What the exercise asks -> Give the data below again, word for word.

..........

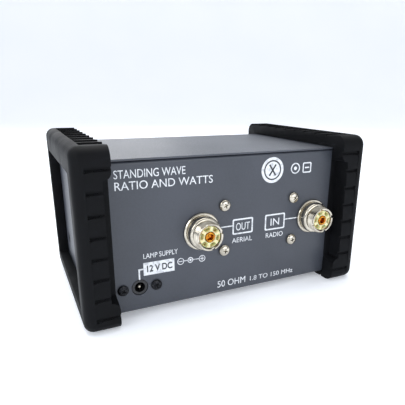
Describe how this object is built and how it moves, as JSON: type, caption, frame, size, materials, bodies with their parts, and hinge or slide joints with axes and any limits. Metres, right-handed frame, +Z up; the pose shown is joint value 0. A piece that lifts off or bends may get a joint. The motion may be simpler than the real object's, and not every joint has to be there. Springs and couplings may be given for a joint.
{
  "type": "swr meter",
  "caption": "Cross-needle SWR and power meter: painted metal case between two moulded end frames, UHF sockets and a power jack behind, meter window, knob and buttons in front.",
  "frame": {"origin": "middle of the footprint, on the surface the end frames stand on", "axes": "+Z up; -Y is the front, which the meter faces; +Y is the rear, which the sockets face; +X is to the right as seen from the front"},
  "size_m": [0.175, 0.1192, 0.095],
  "materials": {
    "panel_paint": "satin powder coat, dark blue-grey",
    "cover_paint": "fine-textured paint, mid grey",
    "frame_rubber": "matt moulded, near black",
    "nickel": "bright nickel plate",
    "gold": "gold plate",
    "socket_insulator": "moulded pale yellow thermoset",
    "black_plastic": "moulded black, semi-gloss",
    "black_screw": "black oxide",
    "clear_lens": "clear acrylic",
    "dial_card": "cream card",
    "needle_paint": "black paint on foil",
    "tinned_steel": "tinned sheet",
    "magnet_steel": "ground steel",
    "copper": "bare copper",
    "brass": "bright brass",
    "ferrite": "matt ferrite",
    "circuit_board": "green solder mask",
    "lamp_glass": "frosted lamp",
    "wire_sleeve": "red PVC sleeve"
  },
  "bodies": {
    "case": {"chassis_tray": "panel_paint", "control_board": "circuit_board", "coupler_board": "circuit_board", "coupler_box": "tinned_steel", "coupler_lid": "tinned_steel", "coupler_line": "copper", "coupler_screw_input_lower": "nickel", "coupler_screw_input_upper": "nickel", "coupler_screw_output_lower": "nickel", "coupler_screw_output_upper": "nickel", "current_transformer_core": "ferrite", "forward_bridge": "brass", "forward_hairspring": "brass", "forward_magnet": "magnet_steel", "front_panel": "panel_paint", "input_base_ring": "nickel", "input_contact": "gold", "input_insulator": "socket_insulator", "input_shell": "nickel", "jack_screw_left": "black_screw", "jack_screw_right": "black_screw", "lamp_board": "circuit_board", "lamp_lead": "wire_sleeve", "lamp_switch": "black_plastic", "meter_apron": "black_plastic", "meter_dial": "dial_card", "meter_housing": "black_plastic", "meter_lamp_left": "lamp_glass", "meter_lamp_right": "lamp_glass", "meter_lens": "clear_lens", "mode_switch": "black_plastic", "output_base_ring": "nickel", "output_contact": "gold", "output_insulator": "socket_insulator", "output_shell": "nickel", "power_jack_body": "black_plastic", "power_jack_pin": "nickel", "range_nut": "nickel", "range_switch": "black_plastic", "reflected_bridge": "brass", "reflected_hairspring": "brass", "reflected_magnet": "magnet_steel", "side_frame_left": "frame_rubber", "side_frame_right": "frame_rubber", "side_screw_left_front": "black_screw", "side_screw_left_rear": "black_screw", "side_screw_right_front": "black_screw", "side_screw_right_rear": "black_screw", "signal_lead": "wire_sleeve", "top_cover": "cover_paint"},
    "forward_pointer": {"forward_needle": "needle_paint", "forward_coil": "copper"},
    "reflected_pointer": {"reflected_needle": "needle_paint", "reflected_coil": "copper"},
    "range_control": {"range_knob": "black_plastic", "range_shaft": "nickel"},
    "mode_push": {"mode_button": "black_plastic"},
    "lamp_push": {"lamp_button": "black_plastic"},
    "forward_adjuster": {"forward_zero_adjuster": "black_plastic"},
    "reflected_adjuster": {"reflected_zero_adjuster": "black_plastic"}
  },
  "joints": [
    {"name": "forward_needle_swing", "type": "hinge", "parent": "case", "child": "forward_pointer", "pos_m": [0.018, -0.0325, 0.0225], "axis": [0, 1, 0], "range_deg": [0, 43], "stiffness_Nm_per_rad": 0.0002},
    {"name": "reflected_needle_swing", "type": "hinge", "parent": "case", "child": "reflected_pointer", "pos_m": [-0.052, -0.0325, 0.0225], "axis": [0, -1, 0], "range_deg": [0, 43], "stiffness_Nm_per_rad": 0.0002},
    {"name": "range_knob_turn", "type": "hinge", "parent": "case", "child": "range_control", "pos_m": [0.053, -0.054, 0.058], "axis": [0, 1, 0], "range_deg": [0, 60]},
    {"name": "mode_button_push", "type": "slide", "parent": "case", "child": "mode_push", "axis": [0, 1, 0], "range_m": [0, 0.003], "stiffness_N_per_m": 300},
    {"name": "lamp_button_push", "type": "slide", "parent": "case", "child": "lamp_push", "axis": [0, 1, 0], "range_m": [0, 0.003], "stiffness_N_per_m": 300},
    {"name": "forward_zero_adjust", "type": "hinge", "parent": "case", "child": "forward_adjuster", "pos_m": [0.018, -0.049, 0.0205], "axis": [0, 1, 0], "range_deg": [-40, 40]},
    {"name": "reflected_zero_adjust", "type": "hinge", "parent": "case", "child": "reflected_adjuster", "pos_m": [-0.052, -0.049, 0.0205], "axis": [0, 1, 0], "range_deg": [-40, 40]}
  ]
}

..........

Exercise answer ->
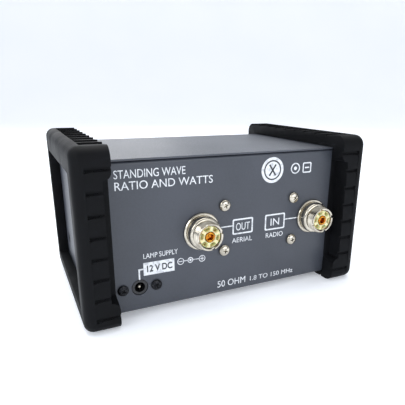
Describe how this object is built and how it moves, as JSON: type, caption, frame, size, materials, bodies with their parts, and hinge or slide joints with axes and any limits. Metres, right-handed frame, +Z up; the pose shown is joint value 0. A piece that lifts off or bends may get a joint. The motion may be simpler than the real object's, and not every joint has to be there. Springs and couplings may be given for a joint.
{
  "type": "swr meter",
  "caption": "Cross-needle SWR and power meter: painted metal case between two moulded end frames, UHF sockets and a power jack behind, meter window, knob and buttons in front.",
  "frame": {"origin": "middle of the footprint, on the surface the end frames stand on", "axes": "+Z up; -Y is the front, which the meter faces; +Y is the rear, which the sockets face; +X is to the right as seen from the front"},
  "size_m": [0.175, 0.1192, 0.095],
  "materials": {
    "panel_paint": "satin powder coat, dark blue-grey",
    "cover_paint": "fine-textured paint, mid grey",
    "frame_rubber": "matt moulded, near black",
    "nickel": "bright nickel plate",
    "gold": "gold plate",
    "socket_insulator": "moulded pale yellow thermoset",
    "black_plastic": "moulded black, semi-gloss",
    "black_screw": "black oxide",
    "clear_lens": "clear acrylic",
    "dial_card": "cream card",
    "needle_paint": "black paint on foil",
    "tinned_steel": "tinned sheet",
    "magnet_steel": "ground steel",
    "copper": "bare copper",
    "brass": "bright brass",
    "ferrite": "matt ferrite",
    "circuit_board": "green solder mask",
    "lamp_glass": "frosted lamp",
    "wire_sleeve": "red PVC sleeve"
  },
  "bodies": {
    "case": {"chassis_tray": "panel_paint", "control_board": "circuit_board", "coupler_board": "circuit_board", "coupler_box": "tinned_steel", "coupler_lid": "tinned_steel", "coupler_line": "copper", "coupler_screw_input_lower": "nickel", "coupler_screw_input_upper": "nickel", "coupler_screw_output_lower": "nickel", "coupler_screw_output_upper": "nickel", "current_transformer_core": "ferrite", "forward_bridge": "brass", "forward_hairspring": "brass", "forward_magnet": "magnet_steel", "front_panel": "panel_paint", "input_base_ring": "nickel", "input_contact": "gold", "input_insulator": "socket_insulator", "input_shell": "nickel", "jack_screw_left": "black_screw", "jack_screw_right": "black_screw", "lamp_board": "circuit_board", "lamp_lead": "wire_sleeve", "lamp_switch": "black_plastic", "meter_apron": "black_plastic", "meter_dial": "dial_card", "meter_housing": "black_plastic", "meter_lamp_left": "lamp_glass", "meter_lamp_right": "lamp_glass", "meter_lens": "clear_lens", "mode_switch": "black_plastic", "output_base_ring": "nickel", "output_contact": "gold", "output_insulator": "socket_insulator", "output_shell": "nickel", "power_jack_body": "black_plastic", "power_jack_pin": "nickel", "range_nut": "nickel", "range_switch": "black_plastic", "reflected_bridge": "brass", "reflected_hairspring": "brass", "reflected_magnet": "magnet_steel", "side_frame_left": "frame_rubber", "side_frame_right": "frame_rubber", "side_screw_left_front": "black_screw", "side_screw_left_rear": "black_screw", "side_screw_right_front": "black_screw", "side_screw_right_rear": "black_screw", "signal_lead": "wire_sleeve", "top_cover": "cover_paint"},
    "forward_pointer": {"forward_needle": "needle_paint", "forward_coil": "copper"},
    "reflected_pointer": {"reflected_needle": "needle_paint", "reflected_coil": "copper"},
    "range_control": {"range_knob": "black_plastic", "range_shaft": "nickel"},
    "mode_push": {"mode_button": "black_plastic"},
    "lamp_push": {"lamp_button": "black_plastic"},
    "forward_adjuster": {"forward_zero_adjuster": "black_plastic"},
    "reflected_adjuster": {"reflected_zero_adjuster": "black_plastic"}
  },
  "joints": [
    {"name": "forward_needle_swing", "type": "hinge", "parent": "case", "child": "forward_pointer", "pos_m": [0.018, -0.0325, 0.0225], "axis": [0, 1, 0], "range_deg": [0, 43], "stiffness_Nm_per_rad": 0.0002},
    {"name": "reflected_needle_swing", "type": "hinge", "parent": "case", "child": "reflected_pointer", "pos_m": [-0.052, -0.0325, 0.0225], "axis": [0, -1, 0], "range_deg": [0, 43], "stiffness_Nm_per_rad": 0.0002},
    {"name": "range_knob_turn", "type": "hinge", "parent": "case", "child": "range_control", "pos_m": [0.053, -0.054, 0.058], "axis": [0, 1, 0], "range_deg": [0, 60]},
    {"name": "mode_button_push", "type": "slide", "parent": "case", "child": "mode_push", "axis": [0, 1, 0], "range_m": [0, 0.003], "stiffness_N_per_m": 300},
    {"name": "lamp_button_push", "type": "slide", "parent": "case", "child": "lamp_push", "axis": [0, 1, 0], "range_m": [0, 0.003], "stiffness_N_per_m": 300},
    {"name": "forward_zero_adjust", "type": "hinge", "parent": "case", "child": "forward_adjuster", "pos_m": [0.018, -0.049, 0.0205], "axis": [0, 1, 0], "range_deg": [-40, 40]},
    {"name": "reflected_zero_adjust", "type": "hinge", "parent": "case", "child": "reflected_adjuster", "pos_m": [-0.052, -0.049, 0.0205], "axis": [0, 1, 0], "range_deg": [-40, 40]}
  ]
}